Forum Home → Discussion → Other areas of social welfare law → Thread
Benefit claims when a person doesn’t have capacity
I wonder if anyone has an opinion on this matter. We encounter clients who clearly do not have capacity to sign claim forms. In many cases Social Services have powers of attorney over welfare and finance decisions, but trying to find anyone in those departments who will sign on the behalf of such a person is a nightmare.
We cannot even get Severe Mental Impairment exemptions for Council Tax purposes, as we cannot contact a GP to verify a situation if the client doesn’t have capacity to sign a consent form for us to do this.
Is there any provisions in the Data Protection Act that allow a claim or request to be made on someone’s behalf if you are not an appointee or have power of attorney for the person?
Thoughts…...also from London dealing with multiple boroughs and county councils…..
Work with many where capacity to consent is of issue.
Sometimes fluctuating capacity, sometimes deteriorating capacity.
LA’s social services teams usually have an in house welfare rights team who might be worth contacting to see what designated role they have ( if any) where the Court of Protection has appointed the same said LA to be an appointee. If nothing else they should be able to guide you to which teams are meant to deal.
Where this remains a mess would write directly to the Borough Solicitor asking for a named person to contact within x days given it’s legal team who oversee appointee applications and management.
In these circumstances would also raise a formal written safeguarding concern via adult social care at same time as they are legally responsible for all safeguarding matters within area.
2 prong approach can get them to focus.
For those not formally under Court of Protection ( with it’s very long backlog) it’s worth remembering that the starting point under the Mental Capacity Act (MCA) is that everyone has capacity for everything.
It then requires assessment to evidence that they don’t and it has to be matter specific.
So, for eg someone may be deemed able to manage day to day budgeting but not manage other financial matters. Including applying for benefits .
Very very common for even health professionals to refer to someone as ‘not having capacity’ end of - which is counter to the MCA and the wrong application of the law.
My take on someone signing an authorisation form to allow a request for supporting evidence is that if a GP doesn’t think that their pt has the capacity to consent on that one matter hopefully they will address and refer on.
What you then do then becomes whole other rabbit hole chase because most very vulnerable ppl are not under any services per se so don’t have access to professionals.

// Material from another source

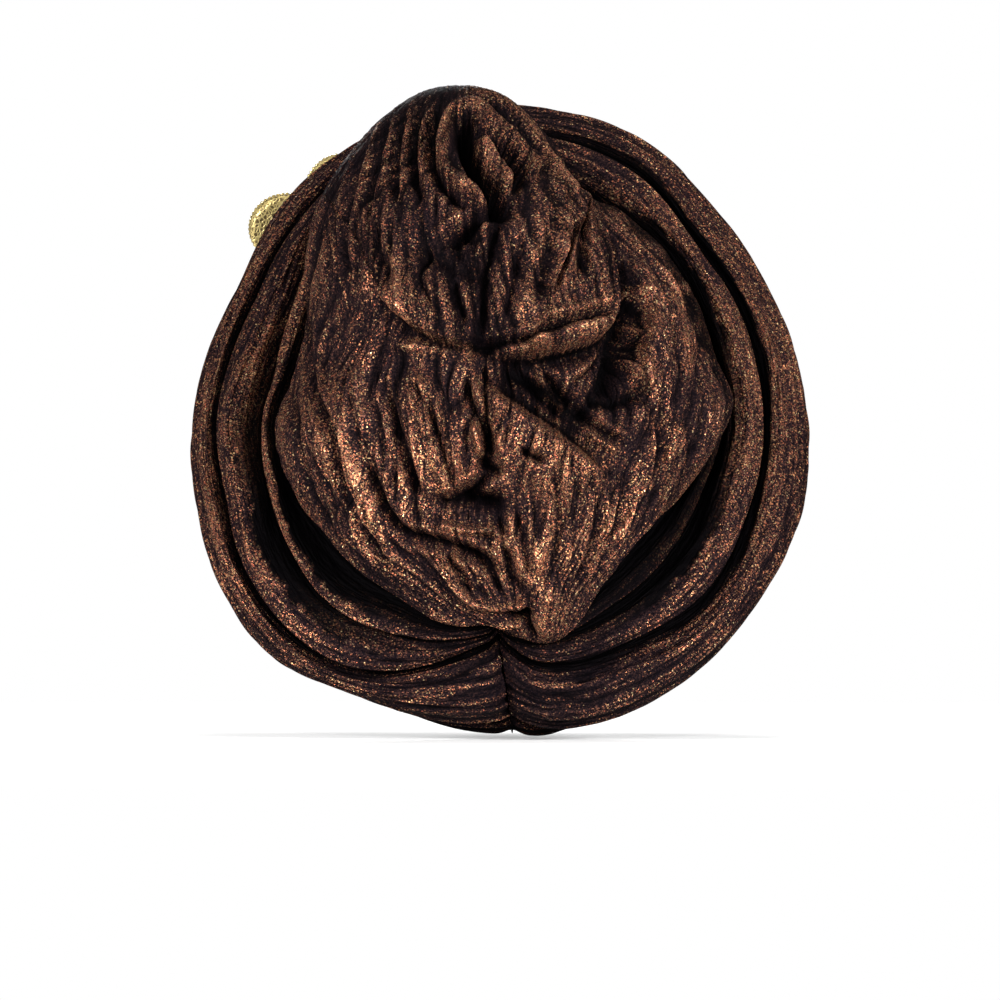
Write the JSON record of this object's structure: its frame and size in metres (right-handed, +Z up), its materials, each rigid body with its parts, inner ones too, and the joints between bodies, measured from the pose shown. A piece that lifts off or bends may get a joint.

Mostly under these circumstances - and allowing for the fact that even someone with severe mental illness can be assessed as having capacity ( inc when under section)- - am going to look to get a valid signature after doing level best to explain that authorisation is for that one issue only and doesn’t extend to other matters.
Agree, minefield
To add to the above;
For so long as I have been doing this job (25 years) there has been a significant gap between what LA social services departments who are proper, legal appointees* should do and what happens in practice. A standard scenario would be there having been a change of circumstances which affects benefit entitlement (and which should have been disclosed) never having been disclosed. The claimant does not have capacity - that is why they have an appointee. The legal obligation therefore falls on the appointee to disclose. The resulting overpayment is recovered by DWP from the claimant’s benefit - the appointee, despite their own ‘moral’ and legal failure neither challenges this, nor does the right thing and repays the overpayment itself.
Whether it is something like that or a failure of the appointee to arrange for benefits to be claimed to which the person would be entitled, they are under a legal obligation to act in the best interest of the person they have been appointed to act for - that is their job. Yes, it is true that corporate appointee departments within LAs are poorly funded and poorly staffed and it’s got worse over time. But they have a legal duty and they need to exercise it. I think it is important that they are held to account when they fail to do so and when they fail to act - it may not be easy for an adviser (especially where they don’t have and cannot obtain authority and are seeking to challenge the actual appointee’s failures) to get a public law and/or community care solicitor to act, to threaten or actually take JR proceedings, but there are ways of doing so and it’s important to do so where those failings occur. If nothing else, holding the LA’s feet to the fire might help ensure they make a case with central government for proper funding.
Usually when the corporate appointee applies for the BF57 to become appointee there has to be a named person on the form who receives the correspondence and award information Certainly with our council the named person signs all relevant letters and information to the DWP. This should not be a problem.
It is also worth noting we send DWP regular finance updates but they fail to act on them causing overpayments which then usually get written off. so its not always appointees at fault.
All this will worsen when they move over to UC.
so its not always appointees at fault.
True. My experience is limited to London. I do recognise that things are generally much better elsewhere.